Had Nathan grown up in Knox County in 2017, the process of maintaining communication with his father would look a lot more complicated. First, he would have had to sign up for an account with Securus. He and his father would have had to make it work during one of the two preset times per week he was available. Nathan would have a choice: to stay home and pay, or to drive to the crowded kiosks at the jail and speak with his father, on video, from within the same building, for free. If Nathan’s bandwidth is low at home – if, for instance, he lives in a rural area or cannot afford high-speed internet – the video might cut out. There are no refunds, no call-backs. If the video cuts out fifteen minutes in, you still pay $6. If Nathan or his father are late to the pre-assigned visit, there is no overtime. The jail’s website warns call participants not to make “large movements,” as this may cause the video to lag. Under Sheriff Jones’ direction, Securus also sells tablets to inmates for $425 each, which they must purchase from commissary. No social media apps are allowed, but they can use them to book haircuts.
East Tennessee jails have said that video visitation is a “win-win,” making money for poor counties, reducing trade in illicit materials, and allowing for increased surveillance of inmates. In Hamblen County, Tennessee, where Securus contracted before Knox County, a 2011 article quotes Lt. Craig Cloer: “Liability’s down, contraband is in control, and we don’t have to fix windows anymore.” Furthermore, local deputies can turn off the inmates’ camera if they ask for a “private-part peek,” as they term it.
According to a report by the Prison Policy Initiative, Tennessee incarcerates 740 out of every 100,000 people, well above the international average of 151 per 100,000. The majority of these people, as in everywhere in the United States, are imprisoned for nonviolent crimes. In the county jails, many incarcerated people are not necessarily convicted; they are simply too poor to pay bail, and thus awaiting trial behind bars.
According to the No Exceptions Prison Collective, a Tennessee-based research and advocacy organization, the end of in-person visits does not mean the end of infractions. Contraband still makes the rounds behind bars. Recidivism does not decrease; in fact, it increases. Face to Face Knoxville, a project of the collective, is currently working to overturn the Knox County rules.
Knox is not the first county to make this bargain, and it won’t be the last; neither are its people the first to fight back. Securus’ victory is no mandate: in some counties, in-person visits have been reinstated, and co-exist with video calls.

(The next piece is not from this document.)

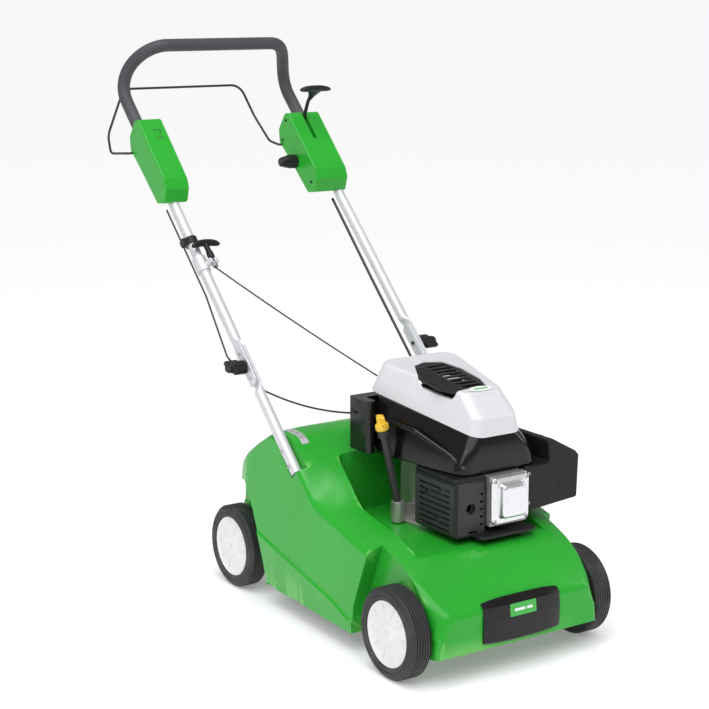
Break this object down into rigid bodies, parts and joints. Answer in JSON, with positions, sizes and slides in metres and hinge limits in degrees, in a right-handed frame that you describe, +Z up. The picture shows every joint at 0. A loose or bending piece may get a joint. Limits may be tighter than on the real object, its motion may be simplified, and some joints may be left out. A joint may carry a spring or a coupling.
{
  "type": "lawn scarifier",
  "caption": "Petrol lawn scarifier: green housing on four wheels, knife rotor below, upright-shaft engine on top, folding tube handle with stop bail and height lever.",
  "frame": {"origin": "middle of the machine's footprint box, on the ground", "axes": "+Z up, -Y towards the nose (direction of travel), +Y towards the operator, +X towards the operator's left"},
  "size_m": [0.58, 1.3414, 1.2572],
  "materials": {
    "green_plastic": "moulded gloss green plastic",
    "black_plastic": "fine grained black plastic",
    "silver_paint": "silver powder coat",
    "grip_foam": "soft dark grey foam",
    "tyre_rubber": "dull black tread rubber",
    "rim_plastic": "satin white plastic",
    "steel": "turned steel",
    "blade_steel": "hardened steel, scuffed edges",
    "cast_aluminium": "sand blasted casting",
    "bright_cover": "bright pressed cover",
    "yellow_plastic": "gloss yellow plastic",
    "frame_paint": "satin black paint",
    "belt_rubber": "dull belt rubber",
    "silver_plastic": "silver lacquered plastic",
    "cable_sheath": "smooth black cable sheath"
  },
  "bodies": {
    "chassis": {"air_filter_box": "black_plastic", "badge": "green_plastic", "blade_bearing_left": "steel", "blade_bearing_right": "steel", "blower_shroud": "black_plastic", "chassis_frame": "frame_paint", "crankcase": "cast_aluminium", "cylinder": "cast_aluminium", "front_grip": "black_plastic", "fuel_tank": "black_plastic", "housing_shell": "green_plastic", "inlet_grille": "black_plastic", "lift_cable": "cable_sheath", "lower_tube_left": "silver_paint", "lower_tube_right": "silver_paint", "muffler": "frame_paint", "muffler_guard": "black_plastic", "oil_tube": "black_plastic", "rear_axle": "steel", "starter_cover": "silver_plastic", "starter_rope": "cable_sheath", "stop_cable": "cable_sheath", "v_belt": "belt_rubber", "valve_cover": "bright_cover"},
    "front_axle": {"front_axle": "steel"},
    "wheel_front_left": {"tyre_front_left": "tyre_rubber", "rim_front_left": "rim_plastic"},
    "wheel_front_right": {"tyre_front_right": "tyre_rubber", "rim_front_right": "rim_plastic"},
    "wheel_rear_left": {"tyre_rear_left": "tyre_rubber", "rim_rear_left": "rim_plastic"},
    "wheel_rear_right": {"tyre_rear_right": "tyre_rubber", "rim_rear_right": "rim_plastic"},
    "blade_rotor": {"blade_shaft": "steel", "blade_pulley": "steel", "blade_1": "blade_steel", "blade_2": "blade_steel", "blade_3": "blade_steel", "blade_4": "blade_steel", "blade_5": "blade_steel", "blade_6": "blade_steel", "blade_7": "blade_steel"},
    "engine_rotor": {"crankshaft": "steel", "flywheel": "cast_aluminium", "drive_pulley": "steel"},
    "recoil": {"recoil_pulley": "black_plastic"},
    "upper_handle": {"upper_tube": "silver_paint", "grip_sleeve": "grip_foam", "control_box_left": "green_plastic", "control_box_right": "green_plastic", "rope_guide": "silver_paint"},
    "stop_bail": {"stop_bail": "black_plastic"},
    "height_lever": {"height_lever": "black_plastic"},
    "depth_knob": {"depth_knob": "black_plastic"},
    "starter_grip": {"starter_grip": "black_plastic"},
    "clamp_knob_left": {"clamp_knob_left": "black_plastic"},
    "clamp_knob_right": {"clamp_knob_right": "black_plastic"},
    "rear_flap": {"rear_flap": "green_plastic"},
    "oil_dipstick": {"oil_dipstick": "yellow_plastic"},
    "fuel_cap": {"fuel_cap": "black_plastic"}
  },
  "joints": [
    {"name": "front_axle_lift", "type": "hinge", "parent": "chassis", "child": "front_axle", "pos_m": [0, -0.4425, 0.125], "axis": [-1, 0, 0], "range_deg": [0, 36]},
    {"name": "height_lever_swing", "type": "hinge", "parent": "upper_handle", "child": "height_lever", "pos_m": [0.2035, 0.5045, 0.986], "axis": [1, 0, 0], "range_deg": [0, 50]},
    {"name": "wheel_front_left_spin", "type": "hinge", "parent": "front_axle", "child": "wheel_front_left", "pos_m": [0.23975, -0.551, 0.097], "axis": [1, 0, 0], "continuous": true},
    {"name": "wheel_rear_left_spin", "type": "hinge", "parent": "chassis", "child": "wheel_rear_left", "pos_m": [0.21925, 0.116, 0.097], "axis": [1, 0, 0], "continuous": true},
    {"name": "wheel_front_right_spin", "type": "hinge", "parent": "front_axle", "child": "wheel_front_right", "pos_m": [-0.23975, -0.551, 0.097], "axis": [1, 0, 0], "continuous": true},
    {"name": "wheel_rear_right_spin", "type": "hinge", "parent": "chassis", "child": "wheel_rear_right", "pos_m": [-0.21925, 0.116, 0.097], "axis": [1, 0, 0], "continuous": true},
    {"name": "blade_rotor_spin", "type": "hinge", "parent": "chassis", "child": "blade_rotor", "pos_m": [0, -0.1875, 0.11], "axis": [1, 0, 0], "continuous": true},
    {"name": "engine_rotor_spin", "type": "hinge", "parent": "chassis", "child": "engine_rotor", "pos_m": [0.053, -0.3215, 0.3], "axis": [0, 0, 1], "continuous": true},
    {"name": "starter_pull", "type": "slide", "parent": "upper_handle", "child": "starter_grip", "axis": [0, 0.2, 0.9798], "range_m": [0, 0.45], "stiffness_N_per_m": 40, "springref_m": -0.3},
    {"name": "recoil_pulley_spin", "type": "hinge", "parent": "chassis", "child": "recoil", "pos_m": [0.053, -0.3215, 0.447], "axis": [0, 0, 1], "range_deg": [0, 720]},
    {"name": "handle_fold", "type": "hinge", "parent": "chassis", "child": "upper_handle", "pos_m": [0, 0.0405, 0.5434], "axis": [1, 0, 0], "range_deg": [0, 120], "deforming": ["stop_cable", "lift_cable", "starter_rope"]},
    {"name": "stop_bail_swing", "type": "hinge", "parent": "upper_handle", "child": "stop_bail", "pos_m": [0, 0.5275, 0.987], "axis": [1, 0, 0], "range_deg": [0, 5], "stiffness_Nm_per_rad": 2, "springref_deg": -28.65},
    {"name": "depth_knob_turn", "type": "hinge", "parent": "upper_handle", "child": "depth_knob", "pos_m": [0.158, 0.4595, 0.95], "axis": [1, 0, 0], "range_deg": [0, 270]},
    {"name": "clamp_knob_left_turn", "type": "hinge", "parent": "chassis", "child": "clamp_knob_left", "pos_m": [0.248, 0.0405, 0.5434], "axis": [1, 0, 0], "continuous": true},
    {"name": "clamp_knob_right_turn", "type": "hinge", "parent": "chassis", "child": "clamp_knob_right", "pos_m": [-0.248, 0.0405, 0.5434], "axis": [1, 0, 0], "continuous": true},
    {"name": "rear_flap_swing", "type": "hinge", "parent": "chassis", "child": "rear_flap", "pos_m": [0, 0.1415, 0.243], "axis": [1, 0, 0], "range_deg": [0, 75]},
    {"name": "oil_dipstick_lift", "type": "slide", "parent": "chassis", "child": "oil_dipstick", "axis": [-0.2024, 0.0491, 0.9781], "range_m": [0, 0.17]},
    {"name": "fuel_cap_turn", "type": "hinge", "parent": "chassis", "child": "fuel_cap", "pos_m": [0.21, -0.2025, 0.4723], "axis": [0, 0, 1], "range_deg": [0, 90]}
  ],
  "couplings": [
    {"joint": "height_lever_swing", "follows": "front_axle_lift", "ratio": 1.3888},
    {"joint": "blade_rotor_spin", "follows": "engine_rotor_spin", "ratio": 0.75},
    {"joint": "recoil_pulley_spin", "follows": "starter_pull", "rad_per_m": 27.7}
  ]
}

In Austin, Texas this past fall, lawmakers mandated that each inmate receive two twenty-minute in-person visits per week. In the time that video-only visits were instated, infractions shot up, and the money counties made didn’t seem to make up for the trouble. Ultimately, though, what was most disturbing were not the economic implications of the policy, but the personal.
Nathan Light did not even try to offer facts and figures for his case. His knowledge is not based in years of pouring over the law; it’s based in the heart. “All I ask today is that we have some compassion,” said Nathan, as the January chill raised goosebumps on the activists gathered outside the City-County Building. “Not just for the prisoners, but for their families and children as well, because I know first hand that all they want, all they need to keep going, is a little more than just Facetime.” With that he popped his collar up against the bitter wind and exited the podium.